## WORK TO BE COMPLETED
Return the listing below word for word.

## DATA SHOWN
========================================================================
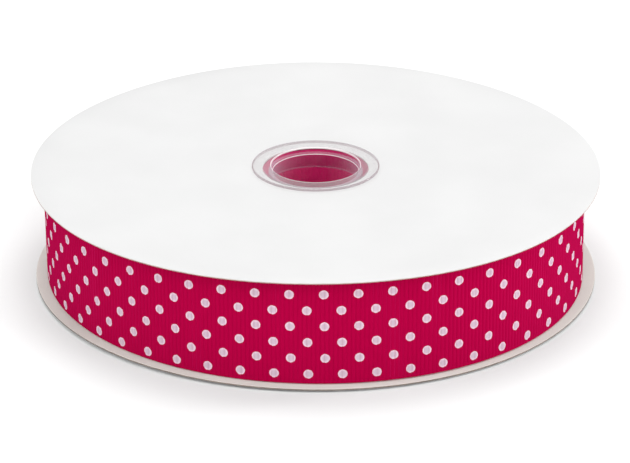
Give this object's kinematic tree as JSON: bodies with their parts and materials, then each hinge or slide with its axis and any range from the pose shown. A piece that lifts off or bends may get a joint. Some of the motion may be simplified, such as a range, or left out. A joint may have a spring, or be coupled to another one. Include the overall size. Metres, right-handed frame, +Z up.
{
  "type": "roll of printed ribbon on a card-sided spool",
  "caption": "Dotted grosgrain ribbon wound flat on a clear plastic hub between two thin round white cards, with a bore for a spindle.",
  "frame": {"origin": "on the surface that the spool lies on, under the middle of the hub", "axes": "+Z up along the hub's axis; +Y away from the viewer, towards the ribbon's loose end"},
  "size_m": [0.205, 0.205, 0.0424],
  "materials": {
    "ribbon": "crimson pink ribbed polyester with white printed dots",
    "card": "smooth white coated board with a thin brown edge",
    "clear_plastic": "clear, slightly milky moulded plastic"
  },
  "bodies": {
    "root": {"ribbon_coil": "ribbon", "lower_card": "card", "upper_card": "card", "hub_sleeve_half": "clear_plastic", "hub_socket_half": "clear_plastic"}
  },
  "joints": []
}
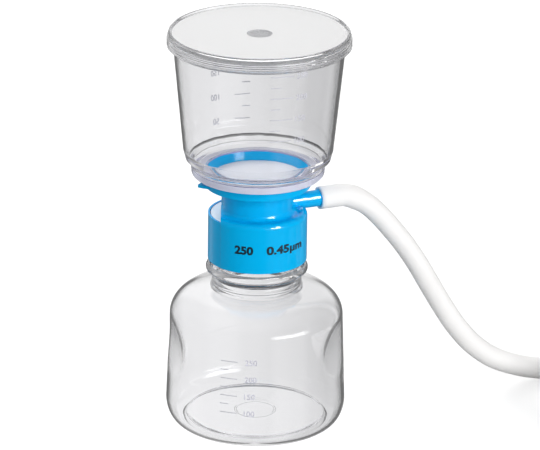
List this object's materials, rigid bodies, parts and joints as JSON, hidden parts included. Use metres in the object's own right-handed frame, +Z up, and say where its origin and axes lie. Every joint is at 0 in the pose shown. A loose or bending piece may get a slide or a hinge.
========================================================================
## ANSWER FOR THE TASK
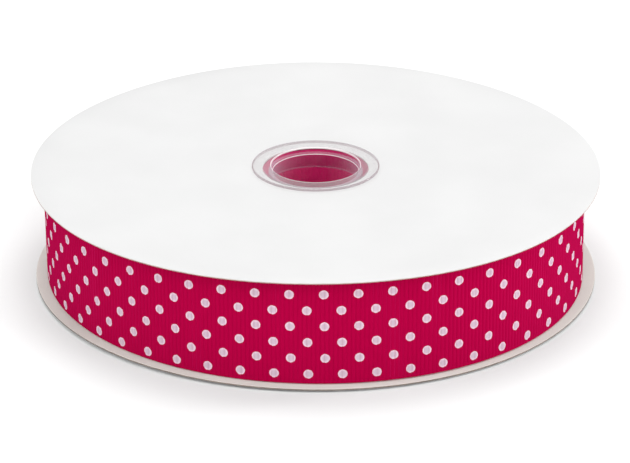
Give this object's kinematic tree as JSON: bodies with their parts and materials, then each hinge or slide with its axis and any range from the pose shown. A piece that lifts off or bends may get a joint. Some of the motion may be simplified, such as a range, or left out. A joint may have a spring, or be coupled to another one. Include the overall size. Metres, right-handed frame, +Z up.
{
  "type": "roll of printed ribbon on a card-sided spool",
  "caption": "Dotted grosgrain ribbon wound flat on a clear plastic hub between two thin round white cards, with a bore for a spindle.",
  "frame": {"origin": "on the surface that the spool lies on, under the middle of the hub", "axes": "+Z up along the hub's axis; +Y away from the viewer, towards the ribbon's loose end"},
  "size_m": [0.205, 0.205, 0.0424],
  "materials": {
    "ribbon": "crimson pink ribbed polyester with white printed dots",
    "card": "smooth white coated board with a thin brown edge",
    "clear_plastic": "clear, slightly milky moulded plastic"
  },
  "bodies": {
    "root": {"ribbon_coil": "ribbon", "lower_card": "card", "upper_card": "card", "hub_sleeve_half": "clear_plastic", "hub_socket_half": "clear_plastic"}
  },
  "joints": []
}
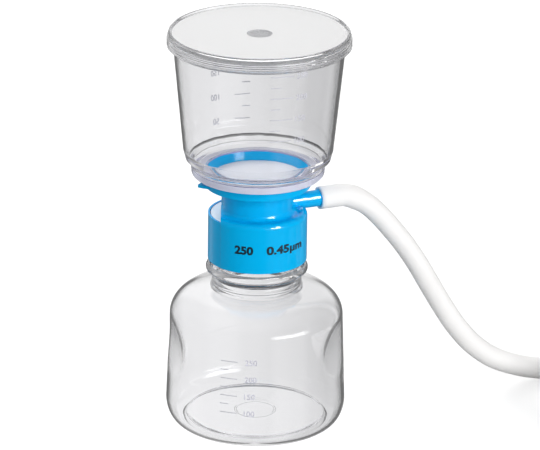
List this object's materials, rigid bodies, parts and joints as JSON, hidden parts included. Use metres in the object's own right-handed frame, +Z up, and say where its origin and axes lie. Every joint is at 0 in the pose shown. A loose or bending piece may get a slide or a hinge.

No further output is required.